Analysis: The notification grants exemption to excisable goods manufactured in an EOU and brought to any other place in India in accordance with the Foreign Trade Policy, subject to the conditions in the Table. Sl. No. 1 and Sl. No. 2 operate on different bases: Sl. No. 2 is tied to DTA clearances within the specified entitlement under paragraph 6.8(a), (d), (e) and (g), while Sl. No. 1 applies to DTA clearances made in accordance with the Policy subject to Condition No. 1, namely that the goods are not exempt from sales tax or VAT. Paragraph 6.8(h) also permits DTA sale of finished products against full duty on compliance with its requirements. On this reading, there was no restriction in the notification preventing an assessee from claiming Sl. No. 1 for clearances beyond the Development Commissioner's permitted limit, and the Department had not shown any breach of Condition No. 1.

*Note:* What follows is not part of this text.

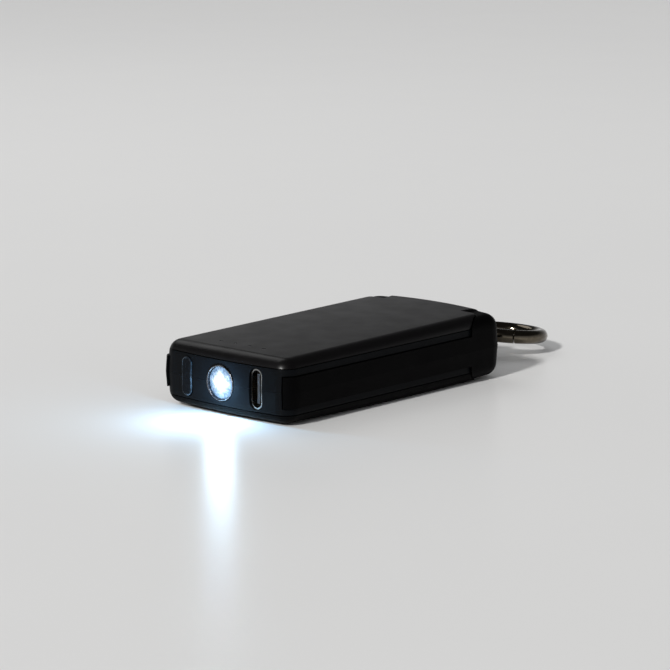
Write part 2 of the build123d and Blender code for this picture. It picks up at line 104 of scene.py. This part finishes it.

Conclusion: The appellant was found to have a prima facie entitlement to the benefit of Sl. No. 1 of Notification No. 23/2003-C.E., and the plea for waiver of pre-deposit was accepted.
Final Conclusion: The stay application was allowed and pre-deposit of the entire duty, interest and penalty was waived pending disposal of the appeal.
Ratio Decidendi: Where an exemption notification provides separate conditions for different serial entries, the benefit cannot be denied by importing a restriction not found in the text of the notification, and DTA clearances made in accordance with the Foreign Trade Policy may qualify under the applicable serial entry if its own conditions are satisfied.